:: What you have to do ::
Extract every line of the material that holds the string "handed".

Items listed in a dataset:
□ □ □ □ □ □ □

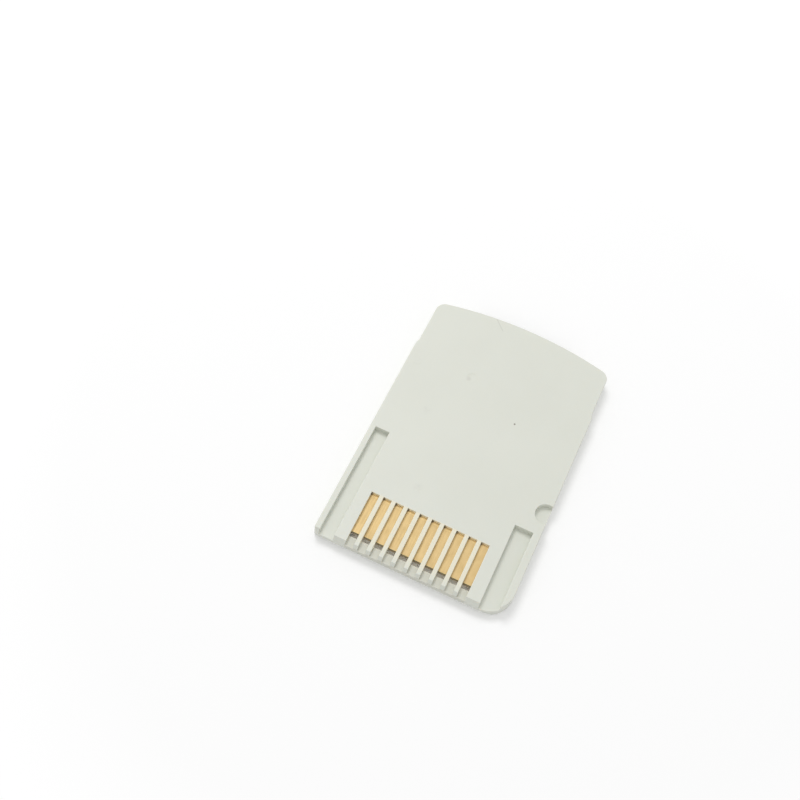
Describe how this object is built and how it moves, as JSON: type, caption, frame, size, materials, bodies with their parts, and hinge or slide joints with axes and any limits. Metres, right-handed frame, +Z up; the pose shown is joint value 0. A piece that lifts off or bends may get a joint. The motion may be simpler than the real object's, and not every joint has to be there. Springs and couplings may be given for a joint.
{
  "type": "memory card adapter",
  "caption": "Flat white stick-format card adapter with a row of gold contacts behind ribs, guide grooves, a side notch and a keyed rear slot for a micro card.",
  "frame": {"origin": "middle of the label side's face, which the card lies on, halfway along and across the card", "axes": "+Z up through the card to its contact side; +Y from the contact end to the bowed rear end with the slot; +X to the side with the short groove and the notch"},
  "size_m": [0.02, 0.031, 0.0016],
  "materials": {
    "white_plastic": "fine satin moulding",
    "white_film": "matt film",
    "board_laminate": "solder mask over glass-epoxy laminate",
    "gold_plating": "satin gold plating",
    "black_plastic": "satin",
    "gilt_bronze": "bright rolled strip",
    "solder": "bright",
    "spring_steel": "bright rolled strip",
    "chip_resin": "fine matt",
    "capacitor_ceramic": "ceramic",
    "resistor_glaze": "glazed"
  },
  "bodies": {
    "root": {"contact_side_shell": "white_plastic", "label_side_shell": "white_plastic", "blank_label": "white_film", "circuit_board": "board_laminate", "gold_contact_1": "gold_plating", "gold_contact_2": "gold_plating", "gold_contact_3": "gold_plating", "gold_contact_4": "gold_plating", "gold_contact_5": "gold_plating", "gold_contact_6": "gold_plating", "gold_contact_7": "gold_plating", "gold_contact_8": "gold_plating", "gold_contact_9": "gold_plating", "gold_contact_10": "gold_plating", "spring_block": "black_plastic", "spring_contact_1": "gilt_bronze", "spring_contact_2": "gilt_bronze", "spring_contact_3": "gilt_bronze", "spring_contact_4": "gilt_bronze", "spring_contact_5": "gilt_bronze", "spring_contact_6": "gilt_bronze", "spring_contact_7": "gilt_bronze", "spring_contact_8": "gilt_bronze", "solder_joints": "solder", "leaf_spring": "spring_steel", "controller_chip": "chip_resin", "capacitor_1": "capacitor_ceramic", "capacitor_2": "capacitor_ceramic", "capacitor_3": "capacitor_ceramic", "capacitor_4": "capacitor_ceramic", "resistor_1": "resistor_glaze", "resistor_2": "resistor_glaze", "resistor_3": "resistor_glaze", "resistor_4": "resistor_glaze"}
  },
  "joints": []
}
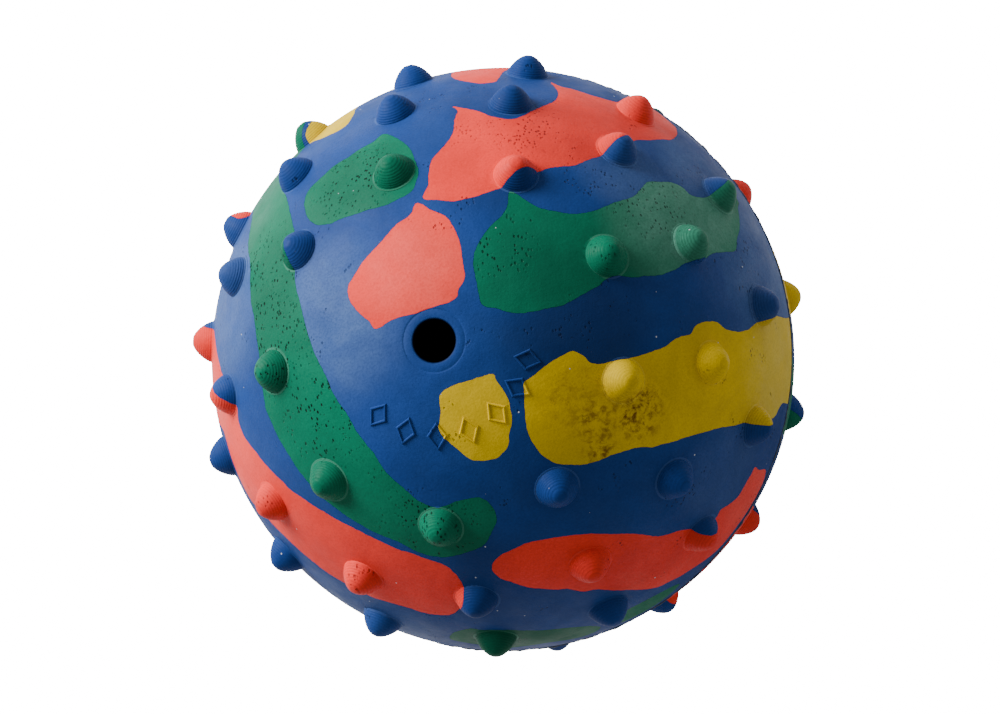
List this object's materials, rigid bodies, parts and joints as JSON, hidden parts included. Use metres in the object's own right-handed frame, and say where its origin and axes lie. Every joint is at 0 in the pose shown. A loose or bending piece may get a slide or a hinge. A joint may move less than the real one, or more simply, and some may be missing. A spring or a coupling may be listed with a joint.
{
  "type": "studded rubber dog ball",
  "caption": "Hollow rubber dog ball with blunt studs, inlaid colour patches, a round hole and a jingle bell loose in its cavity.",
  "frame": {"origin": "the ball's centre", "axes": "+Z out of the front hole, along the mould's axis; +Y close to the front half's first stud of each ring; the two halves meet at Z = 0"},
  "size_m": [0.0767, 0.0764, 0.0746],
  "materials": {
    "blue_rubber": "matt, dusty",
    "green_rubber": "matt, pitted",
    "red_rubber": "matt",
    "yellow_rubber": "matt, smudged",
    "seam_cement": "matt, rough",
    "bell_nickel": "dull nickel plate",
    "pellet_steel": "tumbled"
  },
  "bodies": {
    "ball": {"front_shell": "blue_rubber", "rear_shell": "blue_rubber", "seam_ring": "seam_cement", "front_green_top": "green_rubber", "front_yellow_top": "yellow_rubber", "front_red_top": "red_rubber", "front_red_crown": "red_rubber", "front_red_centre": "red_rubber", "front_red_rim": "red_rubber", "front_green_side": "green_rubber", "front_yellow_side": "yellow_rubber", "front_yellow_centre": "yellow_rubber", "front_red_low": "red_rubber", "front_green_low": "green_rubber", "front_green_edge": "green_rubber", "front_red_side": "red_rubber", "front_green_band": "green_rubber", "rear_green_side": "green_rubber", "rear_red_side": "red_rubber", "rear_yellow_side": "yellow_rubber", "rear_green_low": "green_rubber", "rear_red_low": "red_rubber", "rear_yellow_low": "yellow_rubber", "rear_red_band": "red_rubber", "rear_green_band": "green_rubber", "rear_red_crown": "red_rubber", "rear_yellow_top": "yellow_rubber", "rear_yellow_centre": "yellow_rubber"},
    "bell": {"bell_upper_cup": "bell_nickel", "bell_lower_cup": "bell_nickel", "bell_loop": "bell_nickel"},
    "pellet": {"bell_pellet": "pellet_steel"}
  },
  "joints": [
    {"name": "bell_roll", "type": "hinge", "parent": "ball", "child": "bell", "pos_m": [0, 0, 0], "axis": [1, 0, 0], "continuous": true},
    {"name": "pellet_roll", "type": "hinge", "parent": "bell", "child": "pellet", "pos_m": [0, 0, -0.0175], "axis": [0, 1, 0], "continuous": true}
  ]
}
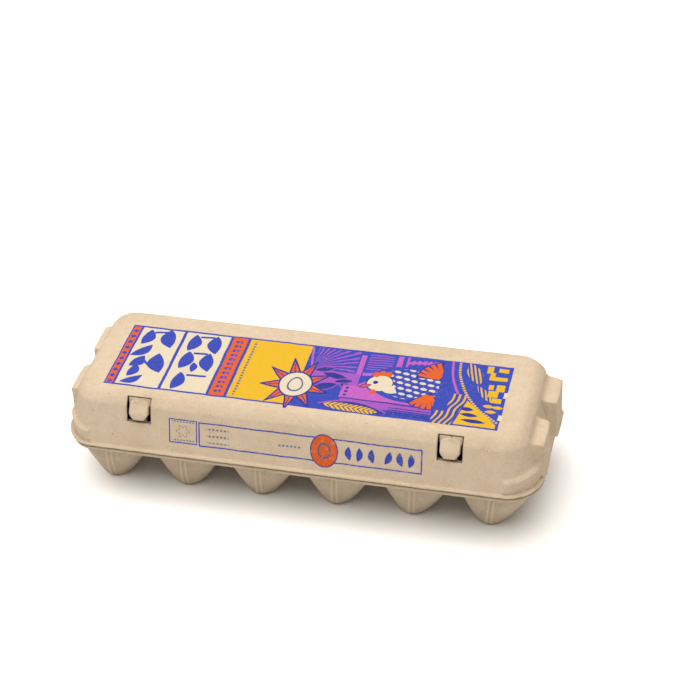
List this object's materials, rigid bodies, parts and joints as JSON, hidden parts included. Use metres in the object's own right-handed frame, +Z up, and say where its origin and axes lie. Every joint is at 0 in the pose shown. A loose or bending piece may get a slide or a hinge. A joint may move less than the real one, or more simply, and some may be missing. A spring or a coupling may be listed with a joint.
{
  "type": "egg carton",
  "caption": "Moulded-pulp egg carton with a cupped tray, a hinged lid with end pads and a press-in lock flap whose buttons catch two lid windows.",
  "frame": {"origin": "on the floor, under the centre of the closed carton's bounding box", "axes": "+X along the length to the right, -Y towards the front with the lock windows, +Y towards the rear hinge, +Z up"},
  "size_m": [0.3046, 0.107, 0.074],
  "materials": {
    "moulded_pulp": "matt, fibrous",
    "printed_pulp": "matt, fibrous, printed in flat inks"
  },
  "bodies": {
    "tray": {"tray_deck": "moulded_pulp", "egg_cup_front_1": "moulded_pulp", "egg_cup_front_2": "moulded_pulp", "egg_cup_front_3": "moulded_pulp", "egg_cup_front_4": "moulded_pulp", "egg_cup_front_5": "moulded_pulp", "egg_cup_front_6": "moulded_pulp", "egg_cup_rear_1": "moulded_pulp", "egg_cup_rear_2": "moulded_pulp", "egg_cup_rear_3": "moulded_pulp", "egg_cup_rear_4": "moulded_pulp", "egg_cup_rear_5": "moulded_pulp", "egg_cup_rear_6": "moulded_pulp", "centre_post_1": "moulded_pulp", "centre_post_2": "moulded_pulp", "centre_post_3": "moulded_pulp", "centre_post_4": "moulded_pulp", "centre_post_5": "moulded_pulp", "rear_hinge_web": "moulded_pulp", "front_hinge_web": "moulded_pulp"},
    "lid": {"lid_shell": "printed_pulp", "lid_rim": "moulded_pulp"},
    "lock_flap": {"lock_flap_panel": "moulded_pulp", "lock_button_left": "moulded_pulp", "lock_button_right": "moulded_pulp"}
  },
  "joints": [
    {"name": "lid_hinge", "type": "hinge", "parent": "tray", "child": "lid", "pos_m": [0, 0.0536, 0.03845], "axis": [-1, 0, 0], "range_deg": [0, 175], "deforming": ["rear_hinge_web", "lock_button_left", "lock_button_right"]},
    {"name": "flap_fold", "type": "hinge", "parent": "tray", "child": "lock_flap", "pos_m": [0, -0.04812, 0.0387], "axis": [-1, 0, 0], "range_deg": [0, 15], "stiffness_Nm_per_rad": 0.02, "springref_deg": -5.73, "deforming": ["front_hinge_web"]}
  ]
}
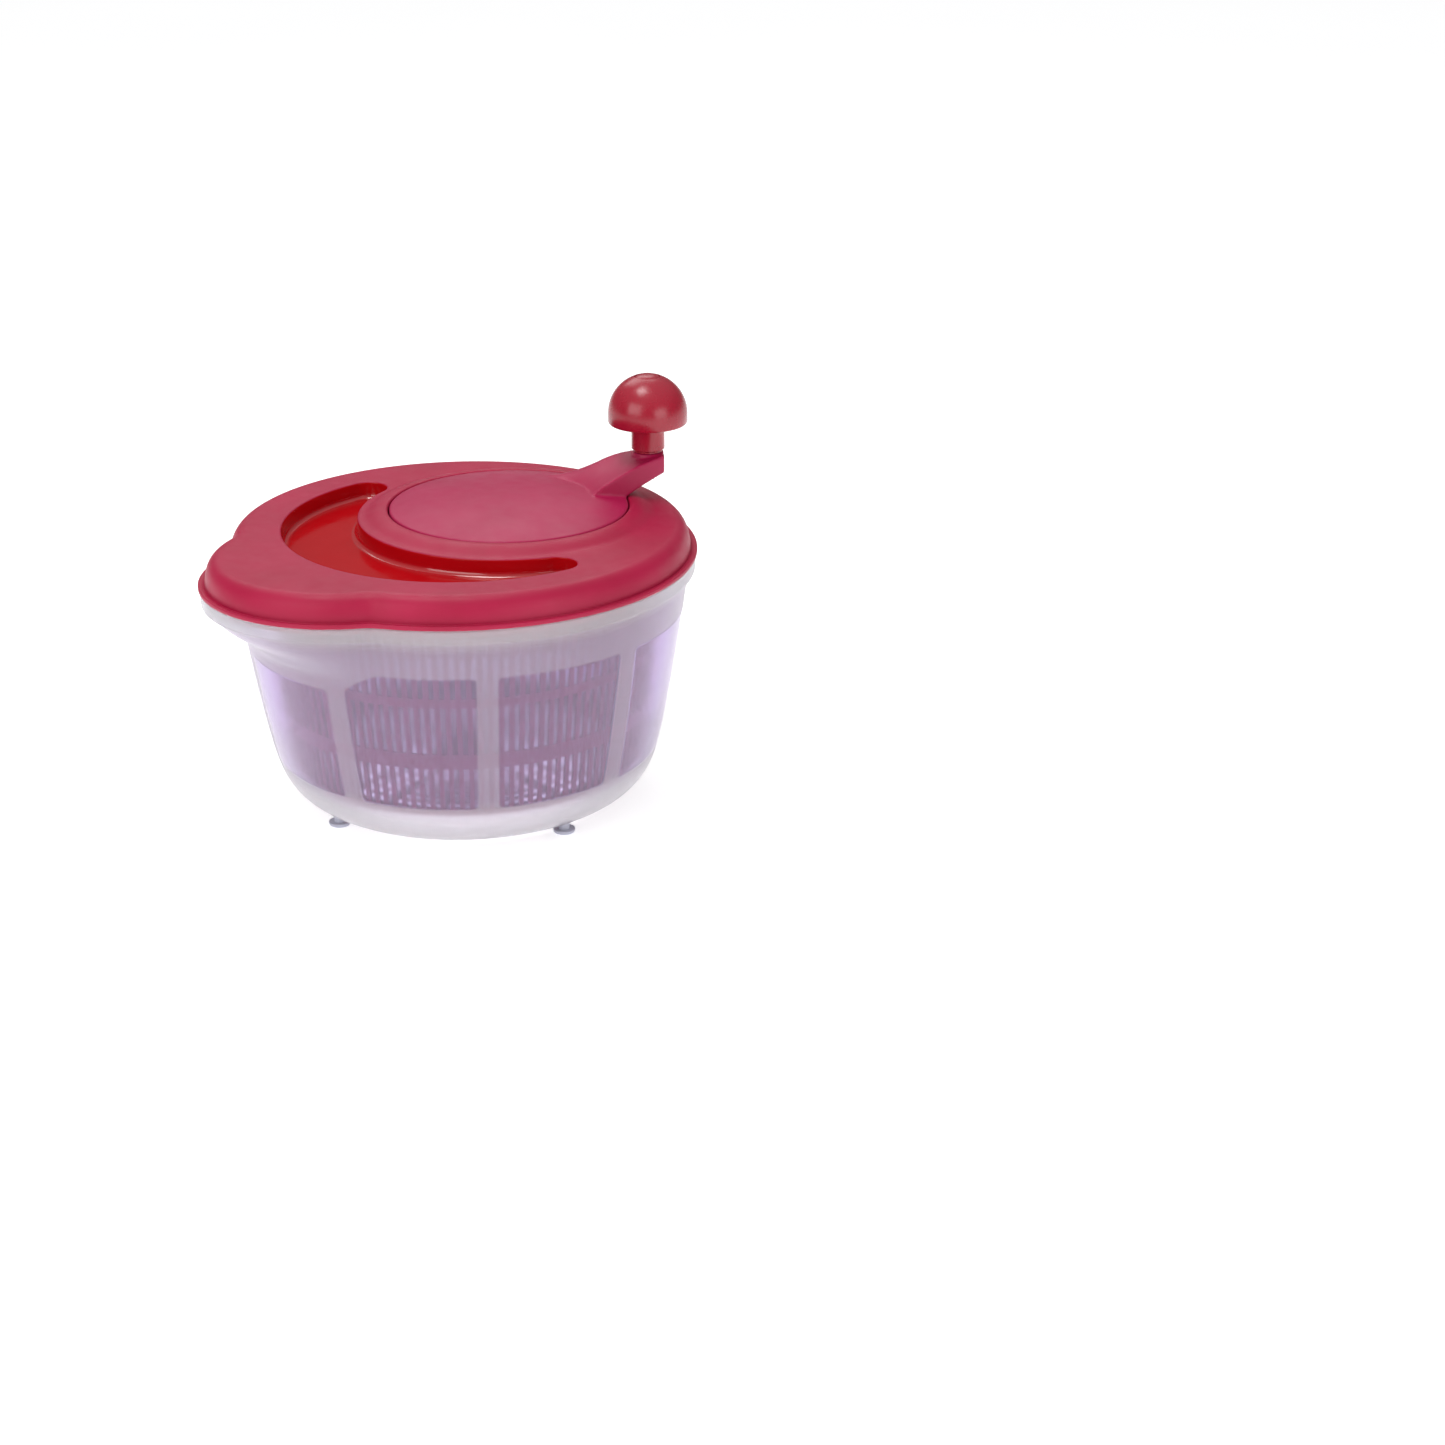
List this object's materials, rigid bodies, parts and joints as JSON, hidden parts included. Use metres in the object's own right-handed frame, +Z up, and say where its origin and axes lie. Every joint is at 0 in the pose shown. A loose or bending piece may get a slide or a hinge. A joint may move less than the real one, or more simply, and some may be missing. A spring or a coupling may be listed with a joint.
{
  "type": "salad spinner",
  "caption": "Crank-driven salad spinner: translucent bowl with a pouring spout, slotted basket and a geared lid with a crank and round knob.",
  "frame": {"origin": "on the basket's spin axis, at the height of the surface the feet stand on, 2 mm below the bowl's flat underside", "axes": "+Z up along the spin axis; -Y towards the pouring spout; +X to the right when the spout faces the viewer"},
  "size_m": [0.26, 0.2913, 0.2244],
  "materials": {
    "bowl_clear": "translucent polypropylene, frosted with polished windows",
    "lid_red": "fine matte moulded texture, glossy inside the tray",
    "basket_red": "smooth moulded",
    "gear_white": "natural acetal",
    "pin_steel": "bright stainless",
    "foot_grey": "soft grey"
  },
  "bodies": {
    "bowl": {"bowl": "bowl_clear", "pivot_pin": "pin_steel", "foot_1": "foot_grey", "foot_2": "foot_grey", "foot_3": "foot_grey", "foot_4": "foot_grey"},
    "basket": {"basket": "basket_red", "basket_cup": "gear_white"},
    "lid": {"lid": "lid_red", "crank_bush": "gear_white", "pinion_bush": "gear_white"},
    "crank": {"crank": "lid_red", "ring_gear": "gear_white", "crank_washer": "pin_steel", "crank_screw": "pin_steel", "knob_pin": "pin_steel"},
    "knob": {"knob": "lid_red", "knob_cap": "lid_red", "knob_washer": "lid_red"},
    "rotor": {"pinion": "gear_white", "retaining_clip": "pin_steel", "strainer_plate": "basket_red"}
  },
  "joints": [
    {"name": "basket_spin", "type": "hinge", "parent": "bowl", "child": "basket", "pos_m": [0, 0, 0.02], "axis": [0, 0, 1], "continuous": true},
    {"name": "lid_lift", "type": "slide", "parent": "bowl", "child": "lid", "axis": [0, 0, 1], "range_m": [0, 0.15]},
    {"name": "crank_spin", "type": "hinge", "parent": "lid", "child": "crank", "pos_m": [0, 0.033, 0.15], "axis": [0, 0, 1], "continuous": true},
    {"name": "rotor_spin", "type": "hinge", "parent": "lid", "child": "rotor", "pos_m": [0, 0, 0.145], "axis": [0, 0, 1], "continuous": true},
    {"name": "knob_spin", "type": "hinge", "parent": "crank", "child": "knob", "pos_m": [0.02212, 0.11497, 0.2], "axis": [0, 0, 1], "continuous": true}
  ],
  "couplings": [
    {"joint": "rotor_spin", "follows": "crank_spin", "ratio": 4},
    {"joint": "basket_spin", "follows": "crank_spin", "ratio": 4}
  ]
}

□ □ □ □ □ □ □

:: Reply to the task ::
Describe how this object is built and how it moves, as JSON: type, caption, frame, size, materials, bodies with their parts, and hinge or slide joints with axes and any limits. Metres, right-handed frame, +Z up; the pose shown is joint value 0. A piece that lifts off or bends may get a joint. The motion may be simpler than the real object's, and not every joint has to be there. Springs and couplings may be given for a joint.
List this object's materials, rigid bodies, parts and joints as JSON, hidden parts included. Use metres in the object's own right-handed frame, and say where its origin and axes lie. Every joint is at 0 in the pose shown. A loose or bending piece may get a slide or a hinge. A joint may move less than the real one, or more simply, and some may be missing. A spring or a coupling may be listed with a joint.
List this object's materials, rigid bodies, parts and joints as JSON, hidden parts included. Use metres in the object's own right-handed frame, +Z up, and say where its origin and axes lie. Every joint is at 0 in the pose shown. A loose or bending piece may get a slide or a hinge. A joint may move less than the real one, or more simply, and some may be missing. A spring or a coupling may be listed with a joint.
List this object's materials, rigid bodies, parts and joints as JSON, hidden parts included. Use metres in the object's own right-handed frame, +Z up, and say where its origin and axes lie. Every joint is at 0 in the pose shown. A loose or bending piece may get a slide or a hinge. A joint may move less than the real one, or more simply, and some may be missing. A spring or a coupling may be listed with a joint.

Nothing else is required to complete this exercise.